WHAT IS REQUIRED.
Everything from the line containing "twigs and stand" through the line containing "# ---------- the body's" must be quoted exactly; everything else is left out.

MATERIAL PROVIDED.
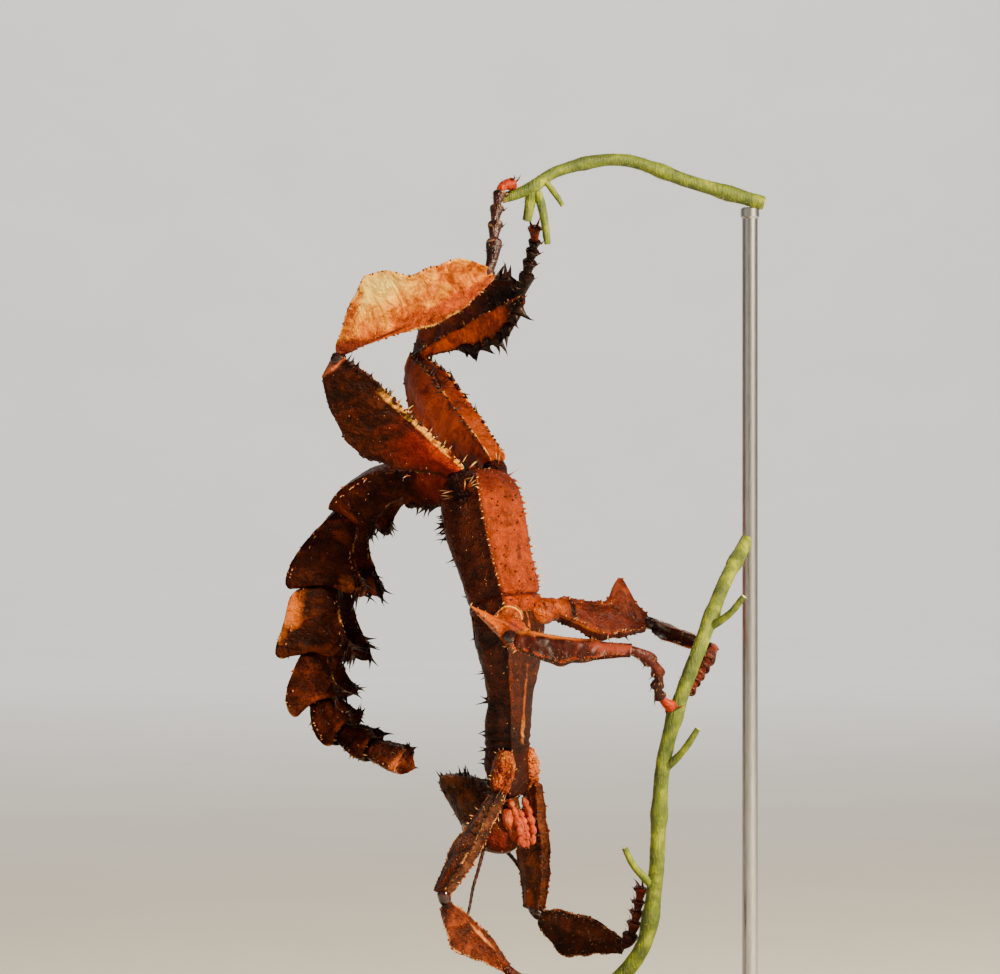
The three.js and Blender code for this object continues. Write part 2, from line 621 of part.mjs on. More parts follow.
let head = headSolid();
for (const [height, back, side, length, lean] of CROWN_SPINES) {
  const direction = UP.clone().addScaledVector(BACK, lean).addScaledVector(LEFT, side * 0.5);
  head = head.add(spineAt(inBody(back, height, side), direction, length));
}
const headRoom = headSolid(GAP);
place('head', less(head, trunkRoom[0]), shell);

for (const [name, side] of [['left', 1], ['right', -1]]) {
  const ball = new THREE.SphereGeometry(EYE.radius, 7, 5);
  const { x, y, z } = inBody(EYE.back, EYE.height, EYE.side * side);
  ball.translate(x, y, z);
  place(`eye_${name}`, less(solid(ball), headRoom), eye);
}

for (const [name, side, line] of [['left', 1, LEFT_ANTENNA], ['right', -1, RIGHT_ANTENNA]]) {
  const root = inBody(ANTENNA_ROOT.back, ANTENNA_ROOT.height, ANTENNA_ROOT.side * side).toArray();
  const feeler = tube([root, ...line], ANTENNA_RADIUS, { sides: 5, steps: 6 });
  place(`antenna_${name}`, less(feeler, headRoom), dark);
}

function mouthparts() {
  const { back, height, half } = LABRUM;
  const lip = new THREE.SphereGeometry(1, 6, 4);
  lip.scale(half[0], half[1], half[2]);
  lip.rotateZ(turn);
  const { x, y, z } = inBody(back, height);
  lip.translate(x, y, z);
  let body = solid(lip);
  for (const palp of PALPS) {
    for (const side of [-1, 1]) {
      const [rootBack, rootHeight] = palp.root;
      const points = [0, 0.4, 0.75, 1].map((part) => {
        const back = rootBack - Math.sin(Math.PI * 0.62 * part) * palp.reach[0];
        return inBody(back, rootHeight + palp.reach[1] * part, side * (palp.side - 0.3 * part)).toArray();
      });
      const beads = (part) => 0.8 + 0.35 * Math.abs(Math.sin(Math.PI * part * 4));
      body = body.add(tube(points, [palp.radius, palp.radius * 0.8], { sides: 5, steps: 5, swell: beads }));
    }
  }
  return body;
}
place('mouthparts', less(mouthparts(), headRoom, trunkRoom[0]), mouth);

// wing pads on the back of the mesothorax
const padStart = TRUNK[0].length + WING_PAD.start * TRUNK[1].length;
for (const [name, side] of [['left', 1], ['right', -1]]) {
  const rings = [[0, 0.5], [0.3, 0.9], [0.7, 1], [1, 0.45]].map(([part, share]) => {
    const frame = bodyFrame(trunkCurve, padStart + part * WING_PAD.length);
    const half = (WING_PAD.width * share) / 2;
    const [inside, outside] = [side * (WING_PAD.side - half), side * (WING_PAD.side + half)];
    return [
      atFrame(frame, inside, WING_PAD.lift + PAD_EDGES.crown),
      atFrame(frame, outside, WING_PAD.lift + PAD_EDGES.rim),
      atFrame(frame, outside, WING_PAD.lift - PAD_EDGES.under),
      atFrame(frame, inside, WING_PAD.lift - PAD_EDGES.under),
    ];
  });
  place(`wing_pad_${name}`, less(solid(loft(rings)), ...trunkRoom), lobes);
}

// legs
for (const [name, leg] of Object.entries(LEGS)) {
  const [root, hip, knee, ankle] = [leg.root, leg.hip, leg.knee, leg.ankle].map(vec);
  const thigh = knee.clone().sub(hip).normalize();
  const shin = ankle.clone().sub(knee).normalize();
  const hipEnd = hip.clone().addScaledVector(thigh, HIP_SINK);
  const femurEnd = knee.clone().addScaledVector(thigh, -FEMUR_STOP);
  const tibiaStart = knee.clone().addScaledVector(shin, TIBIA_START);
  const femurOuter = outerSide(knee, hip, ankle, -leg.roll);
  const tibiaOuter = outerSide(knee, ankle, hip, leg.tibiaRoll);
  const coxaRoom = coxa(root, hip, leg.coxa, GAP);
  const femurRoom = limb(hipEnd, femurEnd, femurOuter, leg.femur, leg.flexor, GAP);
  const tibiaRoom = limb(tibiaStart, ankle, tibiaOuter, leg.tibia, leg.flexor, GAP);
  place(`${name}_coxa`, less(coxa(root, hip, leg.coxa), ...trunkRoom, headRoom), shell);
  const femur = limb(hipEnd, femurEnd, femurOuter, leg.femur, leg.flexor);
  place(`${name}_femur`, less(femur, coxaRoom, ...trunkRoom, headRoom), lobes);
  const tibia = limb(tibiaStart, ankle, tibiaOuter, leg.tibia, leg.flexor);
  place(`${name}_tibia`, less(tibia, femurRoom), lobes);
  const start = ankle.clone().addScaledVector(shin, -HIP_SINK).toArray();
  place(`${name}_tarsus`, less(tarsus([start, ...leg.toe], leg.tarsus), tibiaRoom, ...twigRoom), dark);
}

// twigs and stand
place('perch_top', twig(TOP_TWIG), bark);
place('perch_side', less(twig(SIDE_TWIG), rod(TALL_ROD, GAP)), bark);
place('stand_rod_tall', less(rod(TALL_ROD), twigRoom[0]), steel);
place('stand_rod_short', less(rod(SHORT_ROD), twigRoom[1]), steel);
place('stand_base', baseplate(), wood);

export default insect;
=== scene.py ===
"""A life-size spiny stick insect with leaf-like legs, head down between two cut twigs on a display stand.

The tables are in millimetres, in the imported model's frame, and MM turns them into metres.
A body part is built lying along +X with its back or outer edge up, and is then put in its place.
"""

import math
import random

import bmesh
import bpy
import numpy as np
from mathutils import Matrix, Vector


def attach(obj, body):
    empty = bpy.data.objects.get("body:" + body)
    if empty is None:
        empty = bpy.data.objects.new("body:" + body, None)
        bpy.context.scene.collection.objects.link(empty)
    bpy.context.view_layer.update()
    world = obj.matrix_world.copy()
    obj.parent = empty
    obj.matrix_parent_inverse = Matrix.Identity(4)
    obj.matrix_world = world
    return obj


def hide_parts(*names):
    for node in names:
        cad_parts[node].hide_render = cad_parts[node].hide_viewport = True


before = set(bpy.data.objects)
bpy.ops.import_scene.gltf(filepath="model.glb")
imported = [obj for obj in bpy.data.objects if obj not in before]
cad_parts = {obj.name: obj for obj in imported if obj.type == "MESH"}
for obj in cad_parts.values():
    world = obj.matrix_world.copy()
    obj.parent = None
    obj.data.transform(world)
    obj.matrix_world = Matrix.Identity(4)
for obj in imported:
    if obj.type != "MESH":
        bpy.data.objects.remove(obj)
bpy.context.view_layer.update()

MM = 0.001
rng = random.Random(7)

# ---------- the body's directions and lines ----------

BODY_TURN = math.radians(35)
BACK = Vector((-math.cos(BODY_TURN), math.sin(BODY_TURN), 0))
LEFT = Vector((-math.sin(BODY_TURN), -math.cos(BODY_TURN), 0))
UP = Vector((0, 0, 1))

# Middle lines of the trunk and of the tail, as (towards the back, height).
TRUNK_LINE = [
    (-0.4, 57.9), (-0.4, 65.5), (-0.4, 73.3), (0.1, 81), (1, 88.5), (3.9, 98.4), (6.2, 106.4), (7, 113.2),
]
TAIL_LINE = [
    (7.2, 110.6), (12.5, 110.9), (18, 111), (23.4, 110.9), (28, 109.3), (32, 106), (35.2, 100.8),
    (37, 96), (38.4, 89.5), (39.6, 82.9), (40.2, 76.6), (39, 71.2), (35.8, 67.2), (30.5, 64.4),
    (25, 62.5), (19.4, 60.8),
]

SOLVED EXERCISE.
// twigs and stand
place('perch_top', twig(TOP_TWIG), bark);
place('perch_side', less(twig(SIDE_TWIG), rod(TALL_ROD, GAP)), bark);
place('stand_rod_tall', less(rod(TALL_ROD), twigRoom[0]), steel);
place('stand_rod_short', less(rod(SHORT_ROD), twigRoom[1]), steel);
place('stand_base', baseplate(), wood);

export default insect;
=== scene.py ===
"""A life-size spiny stick insect with leaf-like legs, head down between two cut twigs on a display stand.

The tables are in millimetres, in the imported model's frame, and MM turns them into metres.
A body part is built lying along +X with its back or outer edge up, and is then put in its place.
"""

import math
import random

import bmesh
import bpy
import numpy as np
from mathutils import Matrix, Vector


def attach(obj, body):
    empty = bpy.data.objects.get("body:" + body)
    if empty is None:
        empty = bpy.data.objects.new("body:" + body, None)
        bpy.context.scene.collection.objects.link(empty)
    bpy.context.view_layer.update()
    world = obj.matrix_world.copy()
    obj.parent = empty
    obj.matrix_parent_inverse = Matrix.Identity(4)
    obj.matrix_world = world
    return obj


def hide_parts(*names):
    for node in names:
        cad_parts[node].hide_render = cad_parts[node].hide_viewport = True


before = set(bpy.data.objects)
bpy.ops.import_scene.gltf(filepath="model.glb")
imported = [obj for obj in bpy.data.objects if obj not in before]
cad_parts = {obj.name: obj for obj in imported if obj.type == "MESH"}
for obj in cad_parts.values():
    world = obj.matrix_world.copy()
    obj.parent = None
    obj.data.transform(world)
    obj.matrix_world = Matrix.Identity(4)
for obj in imported:
    if obj.type != "MESH":
        bpy.data.objects.remove(obj)
bpy.context.view_layer.update()

MM = 0.001
rng = random.Random(7)

# ---------- the body's directions and lines ----------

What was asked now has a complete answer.